Ted Williams was a terrific ball player, but he had one tactic that many found…questionable. He almost never swung at the first pitch.
Many short term traders and individual investors could take a lesson. The market has been dragging sideways for weeks. Volatility is low. There’s a great temptation to force in a few trades. It can be difficult to resist.
As we often discuss, successful investors have a system – and they stick to it. That is as true for periods of low volatility as it is for any other market phenomena. Ben Carlson covered this topic recently, calling it “the hardest question in portfolio management.” He opens with a quote by Jim O’Shaughnessy:
“If you don’t have the discipline to stick with your underlying strategy particularly when it’s not going in your favor, it’s nothing. It’s data on a page.”
If you want to match the Splendid Splinter, you must take what the market is offering. Wait for the right pitch.
This week, we’re joined by Chuck Carnevale himself. Chuck is one of our favorite sources of market wisdom and stock ideas, with a heavy focus on long-term earnings trends, cash flow, and balance sheets.
Our last Stock Exchange considered how to trade a market with a lot of headline risk. If you missed it, please check back and catch up on this important topic.
Market Tech Take
Last week we introduced our proprietary indicator, the market health index (MHI). This is a specialized combination of breadth and strength in our own trading universe. The index remains strong. For contrast, we are looking for alternative technical measures. What is your own favorite indicator?
Let’s turn to this week’s ideas.
This Week—Finding Trading Ideas in a Low Volatility Market
Holmes: Proofpoint Price (PFPT) is my pick of the week. The price on this one has been shifting sideways for months, which creates an attractive buying opportunity.
PFPT pricing is down near the 200 day moving average, and the stock 12% off its all time highs.

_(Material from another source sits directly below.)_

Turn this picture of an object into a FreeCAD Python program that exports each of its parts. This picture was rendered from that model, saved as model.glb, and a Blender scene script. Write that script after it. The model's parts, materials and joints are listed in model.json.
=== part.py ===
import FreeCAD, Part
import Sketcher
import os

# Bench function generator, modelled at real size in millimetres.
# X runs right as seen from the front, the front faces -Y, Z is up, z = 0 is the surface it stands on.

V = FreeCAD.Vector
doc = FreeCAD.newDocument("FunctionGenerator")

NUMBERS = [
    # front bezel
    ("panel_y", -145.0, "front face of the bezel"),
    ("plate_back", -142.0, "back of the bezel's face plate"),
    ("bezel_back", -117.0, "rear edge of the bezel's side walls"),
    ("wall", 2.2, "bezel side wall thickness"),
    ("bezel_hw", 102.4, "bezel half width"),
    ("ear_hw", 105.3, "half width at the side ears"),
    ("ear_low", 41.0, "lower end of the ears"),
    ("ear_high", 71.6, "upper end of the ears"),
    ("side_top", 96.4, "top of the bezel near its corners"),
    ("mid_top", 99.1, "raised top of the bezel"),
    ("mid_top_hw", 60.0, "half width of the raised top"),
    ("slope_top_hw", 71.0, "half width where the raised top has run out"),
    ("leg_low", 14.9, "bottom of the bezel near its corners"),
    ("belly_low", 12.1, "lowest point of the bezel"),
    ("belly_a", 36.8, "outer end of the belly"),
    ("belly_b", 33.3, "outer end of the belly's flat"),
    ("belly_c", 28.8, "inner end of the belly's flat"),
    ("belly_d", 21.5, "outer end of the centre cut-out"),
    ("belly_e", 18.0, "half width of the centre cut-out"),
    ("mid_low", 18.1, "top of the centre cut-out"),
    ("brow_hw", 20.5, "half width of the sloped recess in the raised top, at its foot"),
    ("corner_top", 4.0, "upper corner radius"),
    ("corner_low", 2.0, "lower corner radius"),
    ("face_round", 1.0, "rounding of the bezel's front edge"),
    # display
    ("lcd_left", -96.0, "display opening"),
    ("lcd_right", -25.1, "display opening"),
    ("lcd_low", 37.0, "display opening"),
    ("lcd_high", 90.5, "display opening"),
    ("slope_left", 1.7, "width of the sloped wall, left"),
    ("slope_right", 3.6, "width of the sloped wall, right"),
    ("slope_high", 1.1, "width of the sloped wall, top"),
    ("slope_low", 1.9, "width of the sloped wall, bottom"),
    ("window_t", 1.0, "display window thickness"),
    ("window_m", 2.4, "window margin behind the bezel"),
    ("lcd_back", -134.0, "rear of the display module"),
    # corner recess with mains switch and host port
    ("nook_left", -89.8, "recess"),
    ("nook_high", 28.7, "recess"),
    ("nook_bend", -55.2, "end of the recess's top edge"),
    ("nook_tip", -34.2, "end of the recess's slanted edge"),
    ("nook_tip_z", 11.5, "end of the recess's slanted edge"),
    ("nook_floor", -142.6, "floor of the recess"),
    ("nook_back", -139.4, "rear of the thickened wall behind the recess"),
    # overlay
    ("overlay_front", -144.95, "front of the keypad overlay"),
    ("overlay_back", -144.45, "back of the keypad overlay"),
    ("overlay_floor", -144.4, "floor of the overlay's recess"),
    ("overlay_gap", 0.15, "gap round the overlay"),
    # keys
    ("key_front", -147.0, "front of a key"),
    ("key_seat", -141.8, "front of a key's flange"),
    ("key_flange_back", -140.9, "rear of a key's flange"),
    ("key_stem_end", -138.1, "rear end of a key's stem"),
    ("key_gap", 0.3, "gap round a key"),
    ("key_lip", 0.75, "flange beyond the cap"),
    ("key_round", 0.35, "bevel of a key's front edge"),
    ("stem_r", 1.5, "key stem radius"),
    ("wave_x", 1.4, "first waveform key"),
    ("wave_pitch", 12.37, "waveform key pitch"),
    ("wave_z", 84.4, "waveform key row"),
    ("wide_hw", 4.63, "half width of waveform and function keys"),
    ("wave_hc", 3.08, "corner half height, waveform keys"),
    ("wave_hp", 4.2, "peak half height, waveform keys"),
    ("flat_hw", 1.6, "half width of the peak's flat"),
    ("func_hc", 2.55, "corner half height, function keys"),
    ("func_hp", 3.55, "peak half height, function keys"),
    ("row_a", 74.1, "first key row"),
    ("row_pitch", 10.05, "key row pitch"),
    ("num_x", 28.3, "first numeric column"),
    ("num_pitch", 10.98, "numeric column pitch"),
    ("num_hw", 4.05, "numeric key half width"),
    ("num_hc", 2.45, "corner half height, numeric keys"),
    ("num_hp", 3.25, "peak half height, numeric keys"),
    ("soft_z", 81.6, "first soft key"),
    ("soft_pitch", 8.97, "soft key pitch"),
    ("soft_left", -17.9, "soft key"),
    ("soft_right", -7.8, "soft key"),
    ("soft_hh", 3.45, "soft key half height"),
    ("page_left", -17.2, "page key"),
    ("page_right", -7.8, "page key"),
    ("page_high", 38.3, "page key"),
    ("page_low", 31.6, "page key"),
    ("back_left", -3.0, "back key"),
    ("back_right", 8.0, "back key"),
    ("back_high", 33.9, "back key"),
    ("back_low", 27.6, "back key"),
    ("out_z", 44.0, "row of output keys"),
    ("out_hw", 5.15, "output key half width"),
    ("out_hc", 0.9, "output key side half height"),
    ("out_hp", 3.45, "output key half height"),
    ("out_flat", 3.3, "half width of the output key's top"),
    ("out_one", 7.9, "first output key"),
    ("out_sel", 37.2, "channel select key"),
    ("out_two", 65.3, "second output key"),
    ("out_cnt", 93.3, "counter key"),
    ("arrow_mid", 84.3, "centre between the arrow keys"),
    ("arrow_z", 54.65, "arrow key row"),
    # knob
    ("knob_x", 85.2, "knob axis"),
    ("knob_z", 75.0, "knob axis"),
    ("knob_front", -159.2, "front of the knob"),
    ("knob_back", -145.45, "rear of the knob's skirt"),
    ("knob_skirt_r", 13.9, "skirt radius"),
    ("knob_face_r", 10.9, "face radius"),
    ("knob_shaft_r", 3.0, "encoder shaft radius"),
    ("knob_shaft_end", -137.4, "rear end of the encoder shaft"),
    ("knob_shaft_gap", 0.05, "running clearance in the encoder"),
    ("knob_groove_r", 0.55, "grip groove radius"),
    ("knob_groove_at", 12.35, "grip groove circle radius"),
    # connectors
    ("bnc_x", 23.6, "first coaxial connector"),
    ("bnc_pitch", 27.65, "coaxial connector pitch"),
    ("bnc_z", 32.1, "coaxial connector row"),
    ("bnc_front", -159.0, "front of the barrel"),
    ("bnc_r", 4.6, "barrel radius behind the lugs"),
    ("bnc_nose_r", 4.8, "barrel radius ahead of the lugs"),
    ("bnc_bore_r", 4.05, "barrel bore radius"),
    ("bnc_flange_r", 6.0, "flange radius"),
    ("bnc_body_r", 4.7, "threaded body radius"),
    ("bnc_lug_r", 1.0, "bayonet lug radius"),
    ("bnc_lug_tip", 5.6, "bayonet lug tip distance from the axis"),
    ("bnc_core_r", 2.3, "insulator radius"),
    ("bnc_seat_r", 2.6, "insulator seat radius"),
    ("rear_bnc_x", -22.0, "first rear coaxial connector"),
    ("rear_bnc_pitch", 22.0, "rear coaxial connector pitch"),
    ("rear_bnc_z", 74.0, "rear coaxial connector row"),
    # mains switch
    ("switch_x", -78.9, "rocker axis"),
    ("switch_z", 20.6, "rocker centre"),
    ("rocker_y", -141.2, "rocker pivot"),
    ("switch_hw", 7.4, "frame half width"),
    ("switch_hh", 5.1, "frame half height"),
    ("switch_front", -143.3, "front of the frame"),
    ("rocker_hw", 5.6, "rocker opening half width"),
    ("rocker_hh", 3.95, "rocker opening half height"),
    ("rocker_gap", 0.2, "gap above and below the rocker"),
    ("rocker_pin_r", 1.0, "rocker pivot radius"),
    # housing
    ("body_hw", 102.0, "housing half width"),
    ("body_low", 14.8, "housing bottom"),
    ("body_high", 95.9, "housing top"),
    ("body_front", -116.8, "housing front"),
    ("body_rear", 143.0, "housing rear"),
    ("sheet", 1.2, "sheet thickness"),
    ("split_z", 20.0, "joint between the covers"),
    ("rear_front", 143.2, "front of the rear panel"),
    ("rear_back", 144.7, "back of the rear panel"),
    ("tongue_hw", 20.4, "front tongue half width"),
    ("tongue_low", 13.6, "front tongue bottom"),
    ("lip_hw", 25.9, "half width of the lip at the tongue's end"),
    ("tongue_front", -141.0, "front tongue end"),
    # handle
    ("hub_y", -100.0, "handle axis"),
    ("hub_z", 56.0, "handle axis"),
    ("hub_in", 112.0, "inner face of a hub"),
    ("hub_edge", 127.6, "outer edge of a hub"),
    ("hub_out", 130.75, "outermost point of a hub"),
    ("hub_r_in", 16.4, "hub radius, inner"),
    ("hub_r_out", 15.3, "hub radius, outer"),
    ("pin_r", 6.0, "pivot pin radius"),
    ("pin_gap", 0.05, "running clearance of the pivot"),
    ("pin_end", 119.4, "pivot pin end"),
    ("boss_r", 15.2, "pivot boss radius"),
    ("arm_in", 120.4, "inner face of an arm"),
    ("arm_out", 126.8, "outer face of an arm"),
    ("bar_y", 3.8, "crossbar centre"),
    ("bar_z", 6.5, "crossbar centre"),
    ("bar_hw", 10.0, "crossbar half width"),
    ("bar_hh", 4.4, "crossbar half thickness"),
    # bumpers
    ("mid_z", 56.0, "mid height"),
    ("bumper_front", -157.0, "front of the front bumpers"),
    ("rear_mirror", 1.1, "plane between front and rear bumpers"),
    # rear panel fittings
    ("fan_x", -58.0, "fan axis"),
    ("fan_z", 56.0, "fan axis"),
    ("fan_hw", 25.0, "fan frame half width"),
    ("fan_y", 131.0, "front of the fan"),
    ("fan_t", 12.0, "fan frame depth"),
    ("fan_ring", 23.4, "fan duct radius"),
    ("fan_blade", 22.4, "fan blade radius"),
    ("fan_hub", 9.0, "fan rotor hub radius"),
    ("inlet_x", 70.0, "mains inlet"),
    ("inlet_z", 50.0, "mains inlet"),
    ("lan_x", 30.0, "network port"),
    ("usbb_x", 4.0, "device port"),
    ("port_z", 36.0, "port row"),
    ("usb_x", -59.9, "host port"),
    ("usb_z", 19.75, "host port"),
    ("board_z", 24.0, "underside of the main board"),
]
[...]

I’m confident we could see significant gains here over the short term.
Chuck: As a fundamental long-term oriented investor, I like good businesses. Proofpoint is a young mid-cap company with a lot of debt and a weak earnings record. But operating cash flows have historically been growing at enormous rates. Based on cash flow growth, this company looks inexpensive for a high-growth stock. Free cash flow growth has been even better and the company also looks attractively valued based on this metric.
Holmes: I don’t know (or care) much about the mechanics of the business, but all that sure sounds encouraging! Jeff is usually harsher on us.
Chuck: Let’s not get ahead of ourselves. It would be hard to call this a prudent long-term investment.
Holmes: That’s fine by me. I’m only looking at the next few weeks.
Chuck: Well, at least you’re sticking with your method.
Holmes: It’s been working well for me so far.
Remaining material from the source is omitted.